One conventional electronic cabinet includes a chassis that mounts onto a set
of sliding rails (e.g., guide rollers) fastened to the cabinet frame to enable
the chassis to slide out the front of the cabinet from the interior cavity, and
back into the interior cavity. Such a cabinet provides convenient access to the
electronic equipment housed within the chassis. For example, a technician performing
a maintenance or upgrade procedure can easily pull the chassis out of the interior
cavity in order to probe or replace particular circuitry supported by the chassis,
and subsequently push the chassis back into the interior cavity when the procedure
is complete.
For the above-described conventional electronic cabinet, cables (e.g., wires
carrying data signals and power supply signals, fiber optic cables carrying fiber
optic signals, etc.) typically reside at the back of the cabinet. In particular,
the cables typically extend toward the back of the chassis from other areas of
the electronic cabinet (e.g., from power supplies or power buses, from other chassis,
from external locations, etc.).
To prevent tangling and uncontrolled movement of the cables, the above-described
electronic cabinet includes a metallic cable carrier which restricts movement of
the cables when the technician slides the chassis into and out of the cabinet frame.
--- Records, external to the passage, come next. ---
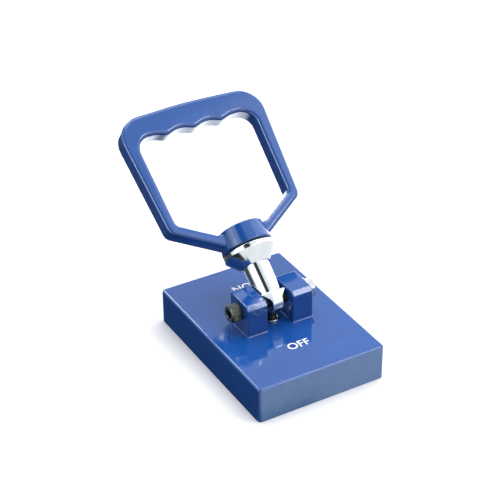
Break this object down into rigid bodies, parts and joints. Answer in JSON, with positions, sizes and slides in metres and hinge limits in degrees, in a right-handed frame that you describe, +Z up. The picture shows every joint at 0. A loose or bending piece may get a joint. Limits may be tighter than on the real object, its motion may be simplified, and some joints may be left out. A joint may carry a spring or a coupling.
{
  "type": "magnetic holder",
  "caption": "Hand-held magnetic holder: a flat blue magnet block with a tilting ON/OFF D-handle on two bolted ears and a sprung release plunger.",
  "frame": {"origin": "on the surface the holder stands on, below the middle of its overall length and width", "axes": "+Z up from the magnet face; +Y towards the ON side, where the handle leans at rest; +X along the cross bolt, towards its nut"},
  "size_m": [0.115, 0.1972, 0.1438],
  "materials": {
    "blue_enamel": "glossy blue enamel over metal, with soft rounded edges",
    "ground_steel": "ground bare steel, fine straight grain",
    "ferrite": "dull dark grey sintered magnet",
    "brass_filler": "brushed brass",
    "zinc_plate": "bright zinc plate",
    "black_oxide": "black oxide steel with a faint oily sheen",
    "chrome": "polished chrome plate",
    "black_rubber": "matt black rubber"
  },
  "bodies": {
    "base": {"housing": "blue_enamel", "yoke_plate": "ground_steel", "pole_bar_left": "ground_steel", "pole_bar_mid": "ground_steel", "pole_bar_right": "ground_steel", "magnet_1": "ferrite", "magnet_2": "ferrite", "magnet_3": "ferrite", "magnet_4": "ferrite", "filler_strip_1": "brass_filler", "filler_strip_2": "brass_filler", "filler_strip_3": "brass_filler", "filler_strip_4": "brass_filler", "pole_screw_1": "zinc_plate", "pole_screw_2": "zinc_plate", "pole_screw_3": "zinc_plate", "pole_screw_4": "zinc_plate", "pole_screw_5": "zinc_plate", "pole_screw_6": "zinc_plate", "ear_left": "blue_enamel", "ear_right": "blue_enamel", "ear_screw_1": "zinc_plate", "ear_screw_2": "zinc_plate", "ear_screw_3": "zinc_plate", "ear_screw_4": "zinc_plate", "plunger_bush": "zinc_plate", "return_spring": "ground_steel", "pivot_bolt": "black_oxide", "pivot_washer": "zinc_plate", "pivot_nut": "zinc_plate"},
    "release_plunger": {"plunger": "black_oxide"},
    "tilting_handle": {"shank": "chrome", "gasket_ring": "black_rubber", "handle": "blue_enamel", "handle_washer": "zinc_plate", "handle_screw": "black_oxide"}
  },
  "joints": [
    {"name": "handle_tilt", "type": "hinge", "parent": "base", "child": "tilting_handle", "pos_m": [0, -0.03089, 0.0423], "axis": [1, 0, 0], "range_deg": [0, 105]},
    {"name": "plunger_slide", "type": "slide", "parent": "base", "child": "release_plunger", "axis": [0, 0, -1], "range_m": [0, 0.003], "deforming": ["return_spring"]}
  ],
  "couplings": [
    {"joint": "plunger_slide", "follows": "handle_tilt", "m_per_rad": 0.001637}
  ]
}
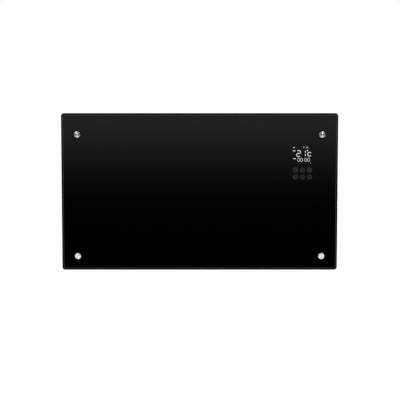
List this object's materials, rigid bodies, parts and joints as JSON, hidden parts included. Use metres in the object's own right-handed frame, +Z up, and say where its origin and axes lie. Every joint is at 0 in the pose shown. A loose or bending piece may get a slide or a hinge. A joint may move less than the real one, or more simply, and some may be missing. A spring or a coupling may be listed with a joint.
{
  "type": "glass convector heater",
  "caption": "Wall-hung convector heater: wide black glass front on round metal caps, slim steel casing with outlet grille, touch display, wall bracket with hooks.",
  "frame": {"origin": "middle of the four wall screw holes of the bracket, on the wall plane", "axes": "+X right as seen from the room, +Y into the wall, +Z up; the glass faces -Y"},
  "size_m": [0.8, 0.0946, 0.455],
  "materials": {
    "black_glass": "polished, with a black print on its back",
    "black_paint": "fine powder coat, satin",
    "cap_steel": "turned, with fine rings",
    "zinc_steel": "zinc plated",
    "fin_aluminium": "as extruded",
    "silicone": "soft silicone",
    "ceramic": "unglazed",
    "black_abs": "moulded, fine grain",
    "circuit_board": "solder resist",
    "yellow_tape": "film tape over windings",
    "white_nylon": "moulded",
    "brass": "plain",
    "grey_ribbon": "flexible",
    "brown_lead": "flexible insulation",
    "pale_lead": "glass-fibre sleeve"
  },
  "bodies": {
    "bracket": {"wall_bracket": "black_paint"},
    "heater": {"rear_shell": "black_paint", "shell_screws": "zinc_steel", "outlet_grille": "black_paint", "grille_screws": "zinc_steel", "wall_bumpers": "silicone", "foot_nuts": "zinc_steel", "front_tray": "black_paint", "tray_nuts": "zinc_steel", "glass_panel": "black_glass", "glass_pads": "silicone", "glass_screws": "zinc_steel", "cap_washers": "silicone", "glass_caps": "cap_steel", "heating_element": "fin_aluminium", "element_sheath": "zinc_steel", "terminal_insulators": "ceramic", "terminal_studs": "zinc_steel", "element_bushes": "silicone", "element_bracket_left": "zinc_steel", "element_bracket_right": "zinc_steel", "heat_shield": "zinc_steel", "cutout_bracket": "zinc_steel", "thermal_cutout": "ceramic", "thermal_fuse": "fin_aluminium", "fuse_clip": "zinc_steel", "back_screws": "zinc_steel", "control_box": "black_abs", "box_lid": "black_abs", "power_board": "circuit_board", "relays": "black_abs", "transformer": "yellow_tape", "capacitors": "black_abs", "terminal_block": "white_nylon", "board_screws": "zinc_steel", "display_holder": "black_abs", "display_board": "circuit_board", "digit_module": "black_abs", "touch_springs": "brass", "display_gasket": "silicone", "display_screws": "zinc_steel", "ribbon_cable": "grey_ribbon", "room_sensor": "black_abs", "sensor_clip": "white_nylon", "switch_housing": "black_abs", "switch_tabs": "zinc_steel", "cable_gland": "black_abs", "gland_nut": "black_abs", "earth_stud": "brass", "switch_leads": "brown_lead", "element_leads": "pale_lead", "sensor_lead": "black_abs"},
    "rocker": {"switch_rocker": "black_abs"}
  },
  "joints": [
    {"name": "lift_off", "type": "slide", "parent": "bracket", "child": "heater", "axis": [0, 0, 1], "range_m": [0, 0.013]},
    {"name": "power_rocker", "type": "hinge", "parent": "heater", "child": "rocker", "pos_m": [0.36956, -0.051, -0.205], "axis": [0, 1, 0], "range_deg": [0, 22]}
  ]
}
The metallic cable carrier includes a series of metallic beams and metallic hinges
that extends from a location on the cabinet frame to a location on the slidable
chassis. The metallic cable carrier further includes individual clips which attach
to the metallic beams and which hold the cables onto the metallic beams. When adding
a new cable to the metallic cable carrier, the technician opens each clip, inserts
a portion of the new cable into that clip, and closes that clip to secure that
portion of the new cable to the carrier.
When the technician slides the chassis out of the cabinet frame, the metallic
cable carrier elongates and thus moves the cables from contracted positions to
straightened-out positions in a smooth and orderly manner that allows the cables
to remain connected the electronic equipment within the chassis. In particular,
the metallic beams pivot about the metallic hinges within a common vertical plane
to provide controlled and organized movement of the cables thus minimizing the
chance of unnecessarily stressing the cables in a manner that would result in cable
disconnection or perhaps result in damage to the cables. When the technician slides
the chassis back into the interior cavity, the metallic cable carrier folds up
thus returning the cables back to their original contracted positions.
SUMMARY OF THE INVENTION
Unfortunately, there are deficiencies to the above-described conventional
electronic cabinet which uses a metallic cable carrier having metallic beams and
metallic hinges. For example, each metallic beam and metallic hinge is a separate
component that requires assembly relative to the other separate components in order
to form the conventional metallic cable carrier. As a result, the cost to manufacture
each individual component and to subsequently assemble the components to form the
conventional metallic cable carrier makes the conventional metallic cable carrier
somewhat expensive and difficult to manufacture.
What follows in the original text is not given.